Net Operating Loss Carryback. Small businesses can offset losses by getting refunds on taxes paid up to five years ago. To accommodate the change in tax law, the IRS has updated Publication 536, as well as the instructions for Form 1045 and Form 1139, which small businesses will use to take advantage of the carryback provision. An expanded section 179 deduction and other business-related provisions, are now availabe.

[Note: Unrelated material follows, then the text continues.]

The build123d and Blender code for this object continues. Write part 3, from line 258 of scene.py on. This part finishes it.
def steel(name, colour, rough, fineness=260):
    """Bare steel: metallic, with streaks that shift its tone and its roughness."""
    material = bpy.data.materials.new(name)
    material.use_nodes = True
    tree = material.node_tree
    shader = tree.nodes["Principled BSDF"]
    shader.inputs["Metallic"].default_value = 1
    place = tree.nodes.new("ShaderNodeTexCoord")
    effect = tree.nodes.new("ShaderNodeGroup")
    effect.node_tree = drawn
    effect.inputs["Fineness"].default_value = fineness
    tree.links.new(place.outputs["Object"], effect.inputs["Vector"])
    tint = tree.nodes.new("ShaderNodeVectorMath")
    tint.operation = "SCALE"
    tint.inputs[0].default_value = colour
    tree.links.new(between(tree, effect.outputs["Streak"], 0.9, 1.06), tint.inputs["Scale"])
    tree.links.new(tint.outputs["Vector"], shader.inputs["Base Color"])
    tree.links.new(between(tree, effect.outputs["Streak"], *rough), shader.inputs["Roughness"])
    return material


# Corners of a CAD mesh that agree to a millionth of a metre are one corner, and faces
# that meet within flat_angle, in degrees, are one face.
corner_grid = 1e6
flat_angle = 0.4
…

Municipal Bond Programs. There are new ways to finance school construction, energy and other public projects.

Tuesday, October 6, 2009

Method Man Is Arrested For Tax Evasion

Method Man joins a list of other celebrities including New York Mets pitcher Jerry Koosman who have had financial problems paying their taxes. Method Man, whose real name is Clifford Smith, is a Grammy award winning rapper and the founding member of the hip hop group Wu-Tang Clan. Method Man could face up to four years in prison for failing to pay his taxes.
The 38-year-old rapper turned himself in to police in Staten Island, New York for arrest. Authorities say he failed to pay nearly 33,000 US dollars in taxes between 2004 and 2007 and is being charged with repeated failure to file a return and failure to pay taxes.

Monday, October 5, 2009

Tax Related Provisions of The American Recovery and Reinvestment Act of 2009 Part 2

The following provisions pertain to individuals.

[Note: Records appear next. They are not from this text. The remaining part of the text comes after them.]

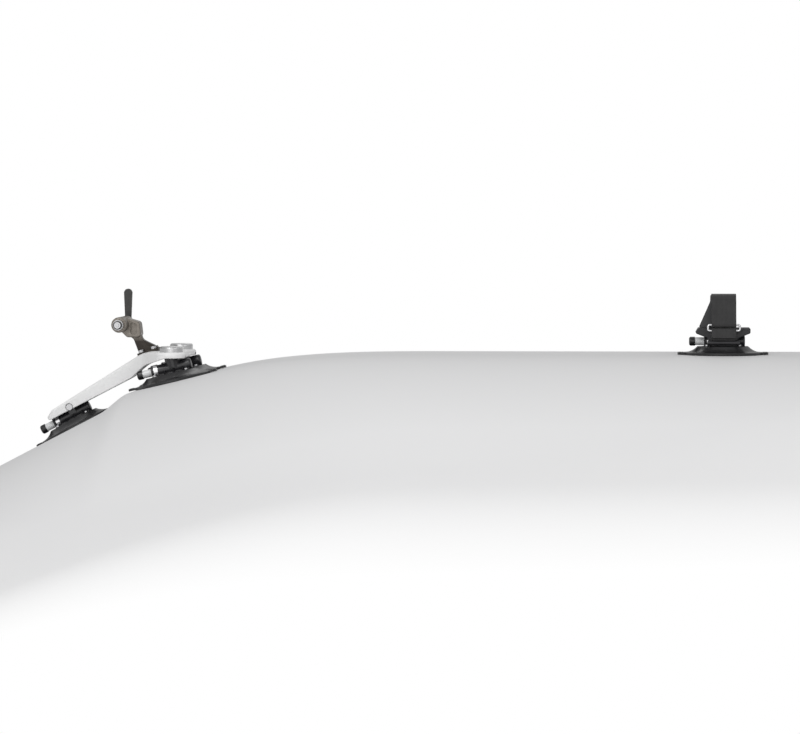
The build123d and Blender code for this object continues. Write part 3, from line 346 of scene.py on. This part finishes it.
def woven():
    """Charcoal webbing: raised warp ribs crossed by picks, half a pick apart from rib to rib."""
    finish = Finish("strap webbing")
    cloth_map = finish.add("ShaderNodeUVMap", uv_map="cloth").outputs[0]
    split = finish.add("ShaderNodeSeparateXYZ", {"Vector": cloth_map})
    rib_count = finish.calc("DIVIDE", split.outputs["X"], WARP_PITCH)
    shift = finish.calc("MULTIPLY", finish.calc("FLOOR", rib_count), 0.5)
    pick_count = finish.calc("ADD", finish.calc("DIVIDE", split.outputs["Y"], PICK_PITCH), shift)
    pick = finish.calc("ADD", finish.calc("MULTIPLY", finish.ridges(pick_count), 0.6), 0.4)
    yarn = finish.calc("MULTIPLY", finish.ridges(rib_count), pick)
    fuzz = finish.grain("fuzz")
    shade = finish.sum_of(yarn, 0.65, finish.grain("worn"), 0.5)
    colour = finish.tint(shade, *WEBBING_COLOURS, 0.15, 0.95)
    height = finish.sum_of(yarn, 0.85, fuzz, 0.15)
    finish.shader.inputs["Sheen Weight"].default_value = 0.25
    finish.shader.inputs["Sheen Roughness"].default_value = 0.4
    normal = finish.relief(height, WEAVE_DEPTH, 0.8)
    return finish.coat(colour, finish.spread(fuzz, 0.62, 0.82), normal)


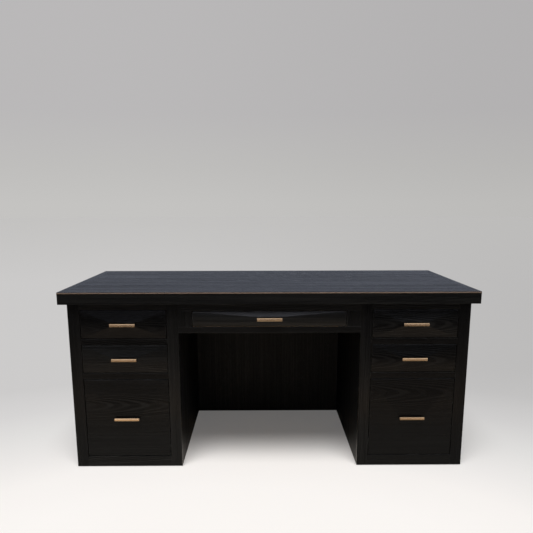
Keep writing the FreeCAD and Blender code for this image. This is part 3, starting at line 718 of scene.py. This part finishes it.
class MakeTop(bpy.types.Operator):
    """Make the writing surface, its four mitred edges and the metal line let into them"""

    bl_idname = "desk.make_top"
    bl_label = "Make Top"

    def execute(self, context):
        shape = context.scene.desk_shape
        oak_boards(0, VENEER_ARRIS, "top_panel")
        low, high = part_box("top_front_edge")
        thick = high[1] - low[1]
        half_x, half_y = high[0], -low[1]
        line_low, line_high = [corner.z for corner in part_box("top_edge_line")]
        # Each corner is a distance in from the edge's outer face and a height.
        corners = (
            (thick, low[2]), (0, low[2]), (0, line_low), (shape.line_depth, line_low),
            (shape.line_depth, line_high), (0, line_high), (0, high[2]), (thick, high[2]),
        )
        setbacks = (0, shape.slab_arris, 0, 0, 0, VENEER_ARRIS, shape.slab_arris, 0)
        inwards, heights = eased_outline(corners, setbacks).T
        edges = (
            ("top_front_edge", 0, -1), ("top_back_edge", 0, 1),
            ("top_left_edge", 1, -1), ("top_right_edge", 1, 1),
        )
        for node, along, side in edges:
            reach, off = (half_x, half_y) if along == 0 else (half_y, half_x)
            run = np.array([-1, 1])[:, None] * (reach - inwards - MITRE_GAP)
            out = np.broadcast_to(side * (off - inwards), run.shape)
            pair = (run, out) if along == 0 else (out, run)
            rings = np.stack((*pair, np.broadcast_to(heights, run.shape)), axis=-1)
            lowest, highest = [np.array(corner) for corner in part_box(node)]
            shell = as_board(node, rings, (lowest + highest) / 2, (highest - lowest) / 2, along)
            add_piece(f"{node}_oak", [shell], OAK, "desk", "ebonised_oak", node)
        line = self.line(shape, half_x, half_y, line_low, line_high)
        add_piece("top_edge_line_brass", [line], LINE, "desk", "satin_brass", "top_edge_line")
        return {"FINISHED"}

    @staticmethod
    def line(shape, half_x, half_y, low, high):
        """A small section carried round the four corners of the top."""
        depth = shape.line_depth
        corners = ((0, low), (0, high), (depth, high), (depth, low))
        inwards, heights = eased_outline(corners, (LINE_ARRIS, LINE_ARRIS, 0, 0)).T
        side_x = np.array([1, -1, -1, 1])[:, None]
        side_y = np.array([1, 1, -1, -1])[:, None]
        x = side_x * (half_x - inwards)
        y = side_y * (half_y - inwards)
        rings = np.stack((x, y, np.broadcast_to(heights, x.shape)), axis=-1)
        half = (half_x, half_y, (high - low) / 2)
        return as_board("line", rings, np.array((0, 0, (low + high) / 2)), half, 0, joined=True)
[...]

Enhanced Credits for Tax Years 2009, The American Recovery and Reinvestment Act (ARRA) provides a temporary increase in the earned income tax credit (EITC) for taxpayers with three or more qualifying children. The maximum EITC for this new category is $5,657. ARRA also increases the beginning point of the phaseout range for the credit for all married couples filing a joint return, regardless of the number of children. These changes apply to 2009 and 2010 tax returns. The earned income tax credit is a refundable credit intended to help people who work but earn modest incomes.

In addition, under ARRA, more families will be eligible for the additional child tax credit because of a change to the way the credit is figured. Taxpayers who cannot take full advantage of the child tax credit because the credit is more than the taxes they owe may receive a payment for some or all of the credit not used to offset their taxes. It is a refundable credit, which means taxpayers may receive refunds even when they do not owe any tax.

ARRA reduces the minimum earned income amount used to calculate the additional child tax credit to $3,000. Before ARRA, the minimum earned income amount was set to rise to $12,550. Reducing the amount to $3,000 permits more taxpayers to use the additional child tax credit and increases the amount of the payments they may receive

Increased Transportation Subsidy. The ARRA also increases employer-provided benefits for transit and parking in 2009. The monthly tax exclusion for employer-provided commuter highway vehicle transportation and transit pass benefits increased to $230, effective from March through December 2009. Employees may exclude from income $230 per month in transit benefits and $230 per month in parking benefits –– up to a maximum of $460 per month. Employees may receive benefits for commuter transportation and transit passes and benefits for parking during the same month; they are not mutually exclusive.
These qualified transportation fringe benefits are excluded from an employee's gross income for income tax purposes and from an employee's wages for payroll tax purposes.

Up to $2,400 in Unemployment Benefits Tax Free in 2009. Under the American Recovery and Reinvestment Act (ARRA), the first $2,400 of unemployment benefits an individual receives in 2009 are tax free. This provision applies only to benefits received in 2009: Normally, unemployment benefits are taxable.

$250 for Social Security Recipients, Veterans and Railroad Retirees. The Economic Recovery Payment will be paid by the Social Security Administration, Department of Veterans Affairs and the Railroad Retirement Board. A one-time payment of $250 will be made in 2009 to:

  • Retirees, disabled individuals and Supplemental Security Income (SSI) recipients receiving benefits from the Social Security Administration.
  • Disabled veterans receiving benefits from the U.S. Department of Veterans Affairs.
  • Railroad Retirement beneficiaries.
The IRS will not make this payment, unlike last year's economic stimulus program. Individuals who may qualify for this year's economic recovery payment should contact their respective agency for more information.

Energy Efficiency and Renewable Energy Incentives. The ARRA provides several tax incentives for individuals to invest in energy efficient products. Here is a list of some of those incentives:

  • Residential Energy Property Credit.
  • Residential Energy Efficient Property Credit.
  • Plug-in Electric Drive Vehicle Credit.
  • Plug-In Electric Vehicle Credit.
  • Conversion Kits
  • Treatment of Alternative Motor Vehicle Credit as a Personal Credit Allowed Against AMT.

Health Coverage Tax Credit. The credit increases from 65 percent to 80 percent of qualified health insurance premiums, and more people are eligible.